• **What this task involves**
Do any lines in the data below contain "metres"? If so, copy every one of them.

start Data records

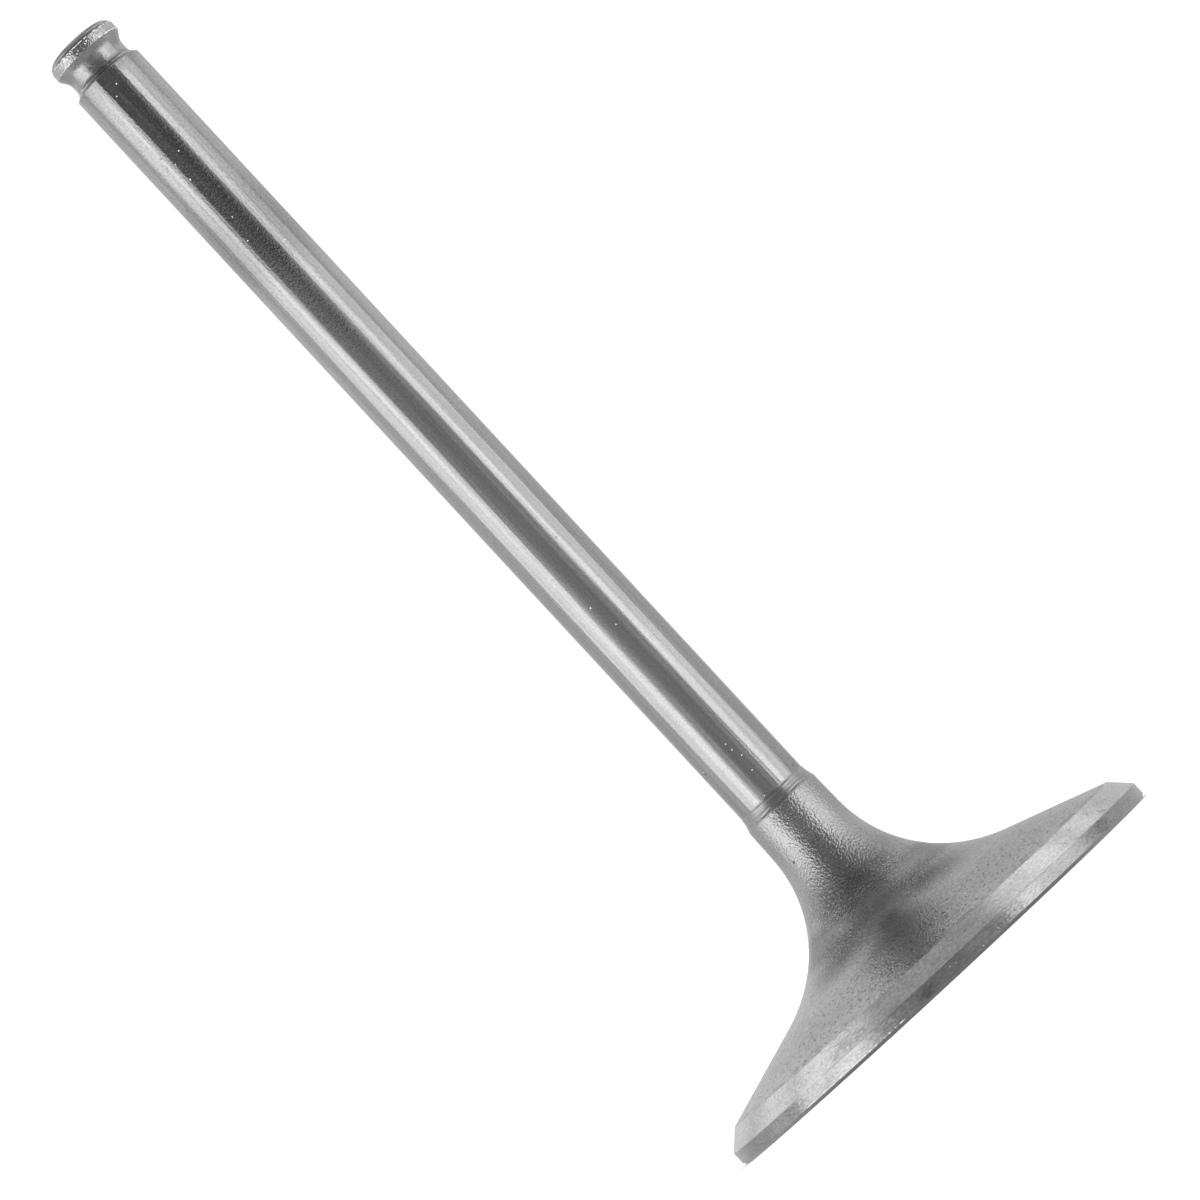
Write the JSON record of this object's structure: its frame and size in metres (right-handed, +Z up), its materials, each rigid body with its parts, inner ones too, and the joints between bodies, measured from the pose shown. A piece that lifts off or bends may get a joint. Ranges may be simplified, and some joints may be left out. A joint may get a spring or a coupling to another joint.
{
  "type": "poppet engine valve",
  "caption": "Poppet engine valve: ground stem with a keeper groove at its tip, and a tulip head with a 45 degree seat that opens and closes a port.",
  "frame": {"origin": "centre of the flat combustion face of the head, which the valve stands on", "axes": "+Z runs up the stem's axis from the head to the tip; X and Y are equivalent"},
  "size_m": [0.0538, 0.0538, 0.1274],
  "materials": {
    "valve_steel": "ground satin steel on stem, seat and margin; blasted grey steel on neck and tulip"
  },
  "bodies": {
    "root": {"engine_valve": "valve_steel"}
  },
  "joints": []
}
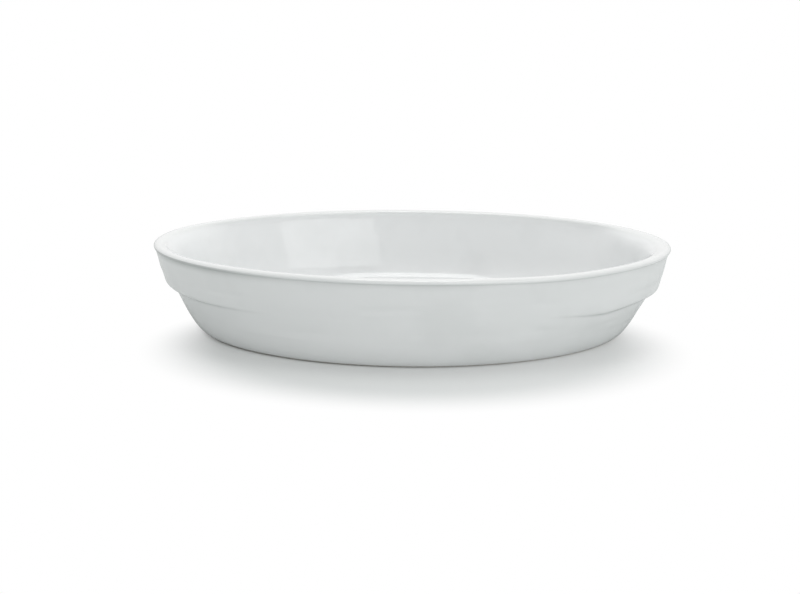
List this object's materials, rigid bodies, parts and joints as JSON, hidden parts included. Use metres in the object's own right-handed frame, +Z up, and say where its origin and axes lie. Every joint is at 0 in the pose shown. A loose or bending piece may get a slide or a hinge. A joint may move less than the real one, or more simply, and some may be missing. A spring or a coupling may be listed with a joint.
{
  "type": "oval baking dish",
  "caption": "Oval baking dish with a flared wall, a rounded lip, a finger ledge under each end and a foot ring to stand on.",
  "frame": {"origin": "on the table, under the middle of the dish", "axes": "+X along the dish, +Y across it, +Z up out of its mouth"},
  "size_m": [0.3, 0.2, 0.05],
  "materials": {
    "glazed_porcelain": "glossy clear glaze over white porcelain, bare on the foot ring"
  },
  "bodies": {
    "root": {"baking_dish": "glazed_porcelain"}
  },
  "joints": []
}
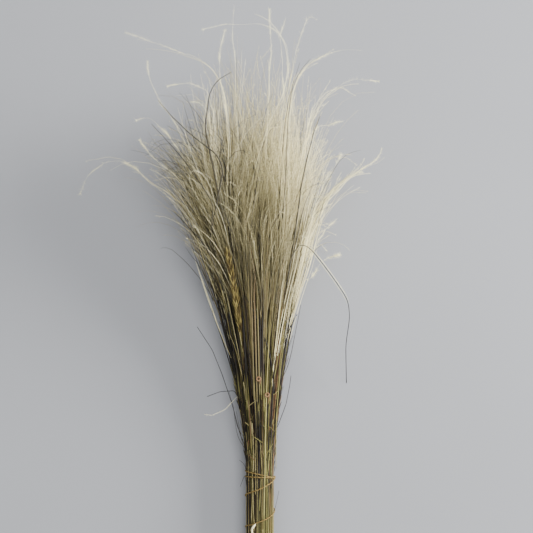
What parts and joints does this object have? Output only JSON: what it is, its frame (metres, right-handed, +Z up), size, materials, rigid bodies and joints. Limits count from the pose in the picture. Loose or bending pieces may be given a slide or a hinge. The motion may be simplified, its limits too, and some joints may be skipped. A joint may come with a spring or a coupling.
{
  "type": "dried grass bunch",
  "caption": "Bunch of dried feather grass tied with jute twine, lying down: slim straight stems that fan out into a wide, soft, feathery cream head.",
  "frame": {"origin": "middle of the flat under the lowest stem, at the cut ends, on the surface that the bunch lies on", "axes": "+Y along the stems toward the feathery heads, +Z up from the surface, +X to the right seen from above with the heads away from the viewer"},
  "size_m": [0.3751, 0.7031, 0.1503],
  "materials": {
    "dry_stem": "matt olive-brown straw",
    "feather_awn": "soft, matt, pale cream",
    "jute": "rough tan jute fibre"
  },
  "bodies": {
    "root": {"stem_sheaf_01": "dry_stem", "stem_sheaf_02": "dry_stem", "stem_sheaf_03": "dry_stem", "stem_sheaf_04": "dry_stem", "stem_sheaf_05": "dry_stem", "stem_sheaf_06": "dry_stem", "stem_sheaf_07": "dry_stem", "stem_sheaf_08": "dry_stem", "stem_sheaf_09": "dry_stem", "stem_sheaf_10": "dry_stem", "stem_sheaf_11": "dry_stem", "stem_sheaf_12": "dry_stem", "stem_sheaf_13": "dry_stem", "stem_sheaf_14": "dry_stem", "stem_sheaf_15": "dry_stem", "stem_sheaf_16": "dry_stem", "stem_sheaf_17": "dry_stem", "stem_sheaf_18": "dry_stem", "stem_sheaf_19": "dry_stem", "stem_sheaf_20": "dry_stem", "stem_sheaf_21": "dry_stem", "stem_sheaf_22": "dry_stem", "stem_sheaf_23": "dry_stem", "stem_sheaf_24": "dry_stem", "stem_sheaf_25": "dry_stem", "stem_sheaf_26": "dry_stem", "stem_sheaf_27": "dry_stem", "plume_01": "feather_awn", "plume_02": "feather_awn", "plume_03": "feather_awn", "plume_04": "feather_awn", "plume_05": "feather_awn", "plume_06": "feather_awn", "plume_07": "feather_awn", "plume_08": "feather_awn", "plume_09": "feather_awn", "plume_10": "feather_awn", "plume_11": "feather_awn", "plume_12": "feather_awn", "plume_13": "feather_awn", "plume_14": "feather_awn", "plume_15": "feather_awn", "plume_16": "feather_awn", "plume_17": "feather_awn", "plume_18": "feather_awn", "plume_19": "feather_awn", "plume_20": "feather_awn", "plume_21": "feather_awn", "plume_22": "feather_awn", "plume_23": "feather_awn", "plume_24": "feather_awn", "plume_25": "feather_awn", "plume_26": "feather_awn", "plume_27": "feather_awn", "twine": "jute"}
  },
  "joints": []
}
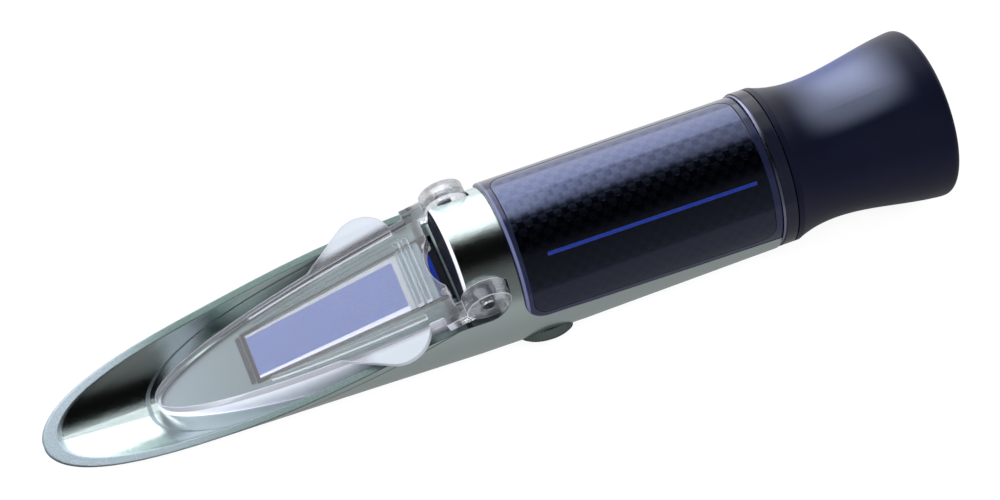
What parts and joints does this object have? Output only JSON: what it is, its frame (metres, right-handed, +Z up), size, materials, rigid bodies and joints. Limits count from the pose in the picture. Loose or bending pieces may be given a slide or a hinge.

end Data records

• **Response to this task**
Write the JSON record of this object's structure: its frame and size in metres (right-handed, +Z up), its materials, each rigid body with its parts, inner ones too, and the joints between bodies, measured from the pose shown. A piece that lifts off or bends may get a joint. Ranges may be simplified, and some joints may be left out. A joint may get a spring or a coupling to another joint.
List this object's materials, rigid bodies, parts and joints as JSON, hidden parts included. Use metres in the object's own right-handed frame, +Z up, and say where its origin and axes lie. Every joint is at 0 in the pose shown. A loose or bending piece may get a slide or a hinge. A joint may move less than the real one, or more simply, and some may be missing. A spring or a coupling may be listed with a joint.
What parts and joints does this object have? Output only JSON: what it is, its frame (metres, right-handed, +Z up), size, materials, rigid bodies and joints. Limits count from the pose in the picture. Loose or bending pieces may be given a slide or a hinge. The motion may be simplified, its limits too, and some joints may be skipped. A joint may come with a spring or a coupling.
What parts and joints does this object have? Output only JSON: what it is, its frame (metres, right-handed, +Z up), size, materials, rigid bodies and joints. Limits count from the pose in the picture. Loose or bending pieces may be given a slide or a hinge.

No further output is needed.